Exercise aim.
Using the data below, copy each line that includes the word "bodies".

— start —

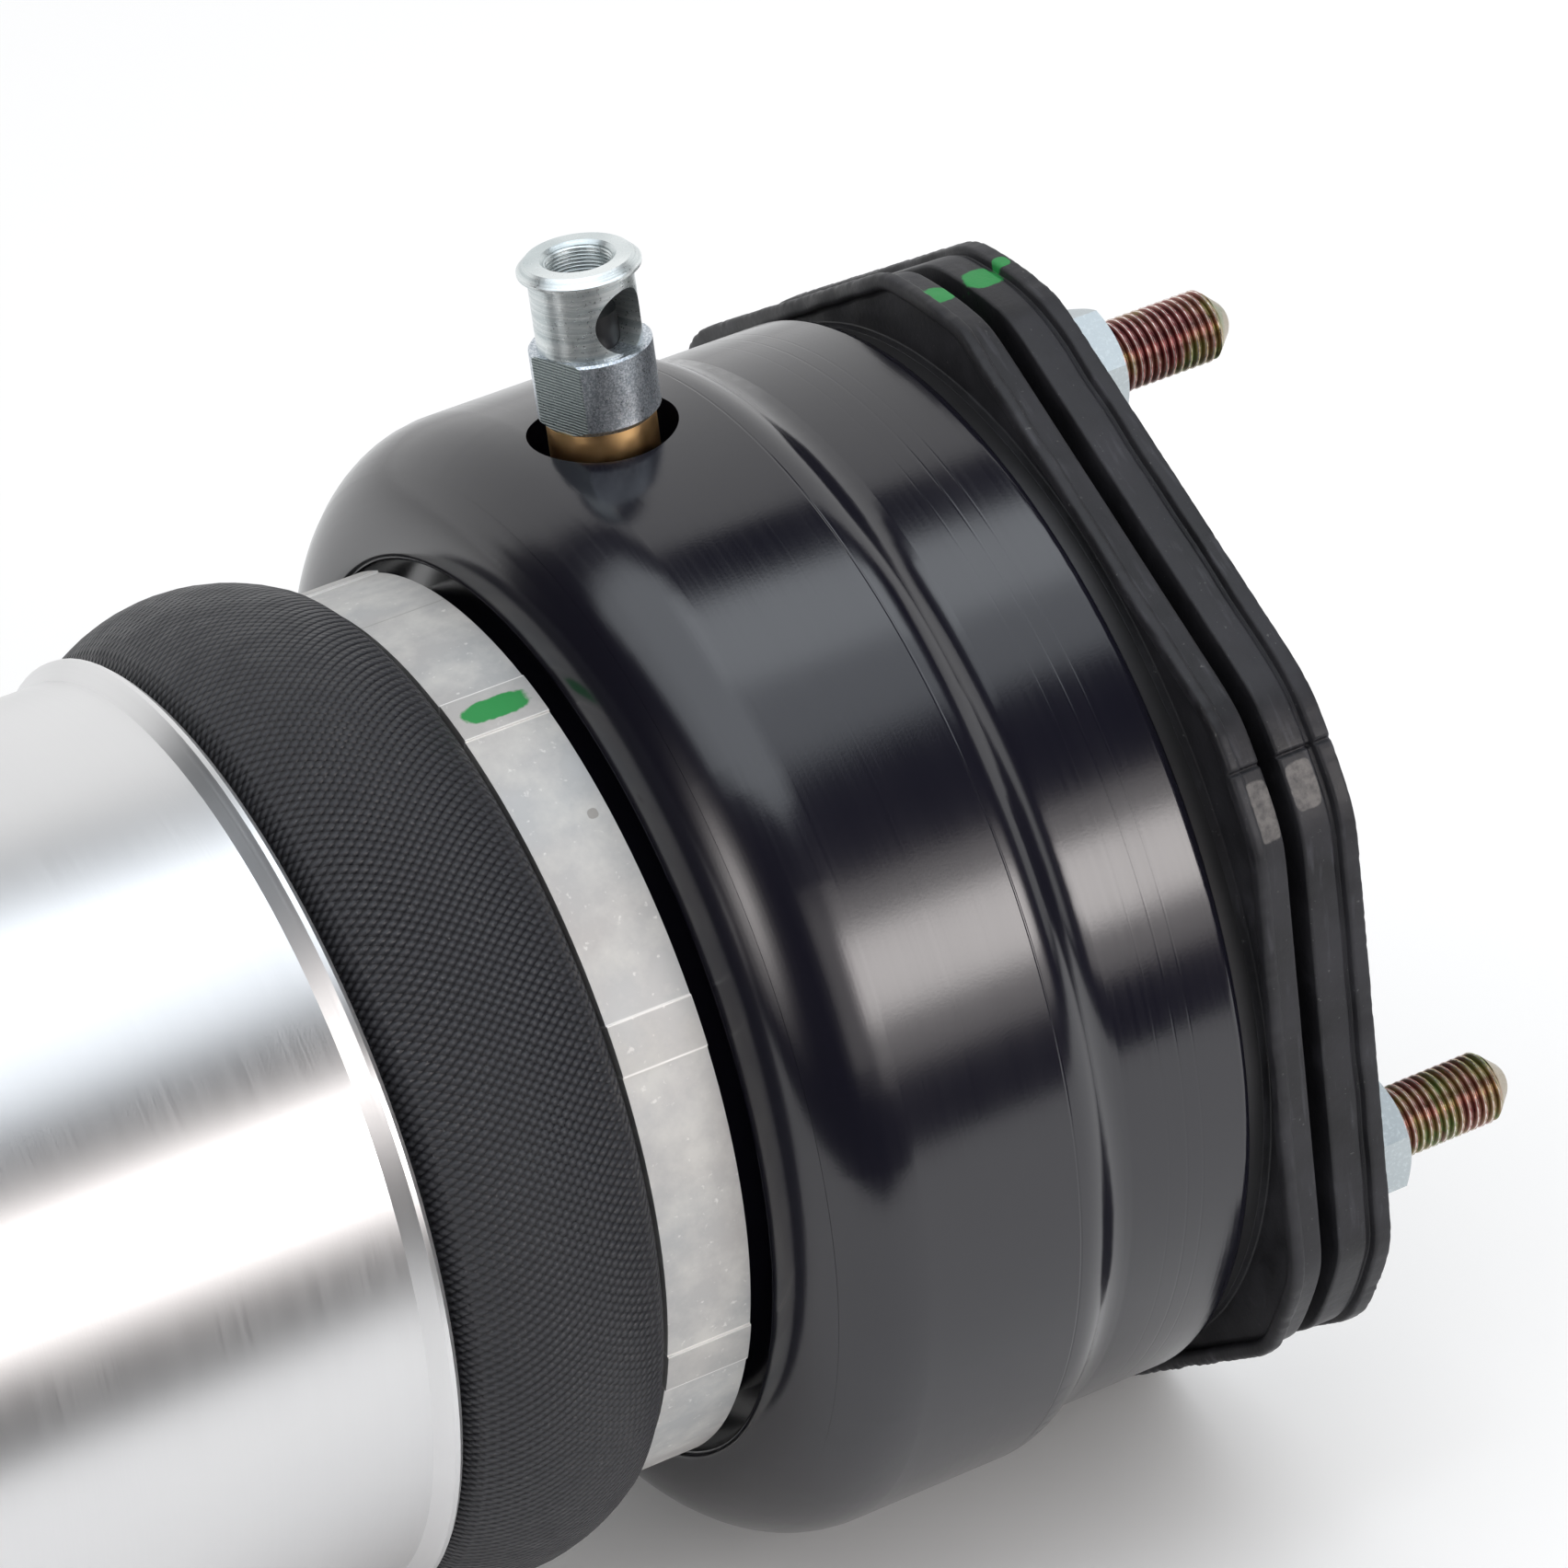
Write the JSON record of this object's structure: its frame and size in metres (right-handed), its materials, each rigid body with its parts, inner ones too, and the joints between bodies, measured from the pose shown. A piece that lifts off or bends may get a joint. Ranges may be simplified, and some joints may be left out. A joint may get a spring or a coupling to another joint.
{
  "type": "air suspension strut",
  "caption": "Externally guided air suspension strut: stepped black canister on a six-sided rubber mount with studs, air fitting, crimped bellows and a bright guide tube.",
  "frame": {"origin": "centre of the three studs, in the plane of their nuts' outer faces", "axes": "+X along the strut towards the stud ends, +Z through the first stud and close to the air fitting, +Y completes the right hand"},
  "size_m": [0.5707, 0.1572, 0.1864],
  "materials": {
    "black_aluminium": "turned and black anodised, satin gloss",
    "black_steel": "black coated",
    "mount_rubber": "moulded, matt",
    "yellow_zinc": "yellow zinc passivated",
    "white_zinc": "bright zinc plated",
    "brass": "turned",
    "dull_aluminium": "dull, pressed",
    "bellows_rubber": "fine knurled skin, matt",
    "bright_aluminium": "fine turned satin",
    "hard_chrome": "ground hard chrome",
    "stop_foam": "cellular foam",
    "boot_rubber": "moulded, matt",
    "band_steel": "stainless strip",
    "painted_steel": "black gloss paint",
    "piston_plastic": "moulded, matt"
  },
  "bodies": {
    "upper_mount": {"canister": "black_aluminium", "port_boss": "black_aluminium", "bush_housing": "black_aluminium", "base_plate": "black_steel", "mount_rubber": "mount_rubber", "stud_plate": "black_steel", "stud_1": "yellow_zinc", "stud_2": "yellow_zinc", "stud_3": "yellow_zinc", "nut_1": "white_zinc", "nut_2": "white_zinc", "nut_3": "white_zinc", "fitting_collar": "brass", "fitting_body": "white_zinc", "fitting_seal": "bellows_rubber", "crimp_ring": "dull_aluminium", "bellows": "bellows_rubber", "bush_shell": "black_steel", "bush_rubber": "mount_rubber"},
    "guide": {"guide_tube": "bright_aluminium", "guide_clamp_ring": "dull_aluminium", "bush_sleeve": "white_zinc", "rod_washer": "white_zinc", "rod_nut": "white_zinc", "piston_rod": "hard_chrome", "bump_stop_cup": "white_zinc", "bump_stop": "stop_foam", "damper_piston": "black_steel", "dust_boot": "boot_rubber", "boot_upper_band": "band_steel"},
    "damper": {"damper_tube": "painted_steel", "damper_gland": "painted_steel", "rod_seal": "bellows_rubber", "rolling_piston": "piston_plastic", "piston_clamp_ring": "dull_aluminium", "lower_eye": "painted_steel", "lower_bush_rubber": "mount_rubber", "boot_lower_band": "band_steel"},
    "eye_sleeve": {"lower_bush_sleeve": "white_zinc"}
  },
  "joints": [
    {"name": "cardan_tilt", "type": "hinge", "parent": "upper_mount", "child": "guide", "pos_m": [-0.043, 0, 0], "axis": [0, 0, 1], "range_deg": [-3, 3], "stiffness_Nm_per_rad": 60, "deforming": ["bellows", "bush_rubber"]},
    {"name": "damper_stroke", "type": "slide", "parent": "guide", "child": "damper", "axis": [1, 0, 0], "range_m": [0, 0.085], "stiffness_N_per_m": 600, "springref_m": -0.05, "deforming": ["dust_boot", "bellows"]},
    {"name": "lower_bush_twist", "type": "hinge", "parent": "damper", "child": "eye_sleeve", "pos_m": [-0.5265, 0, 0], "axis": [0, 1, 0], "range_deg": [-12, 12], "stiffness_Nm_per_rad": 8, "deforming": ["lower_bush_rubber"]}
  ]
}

— end —

Response for this exercise.
Write the JSON record of this object's structure: its frame and size in metres (right-handed), its materials, each rigid body with its parts, inner ones too, and the joints between bodies, measured from the pose shown. A piece that lifts off or bends may get a joint. Ranges may be simplified, and some joints may be left out. A joint may get a spring or a coupling to another joint.
  "bodies": {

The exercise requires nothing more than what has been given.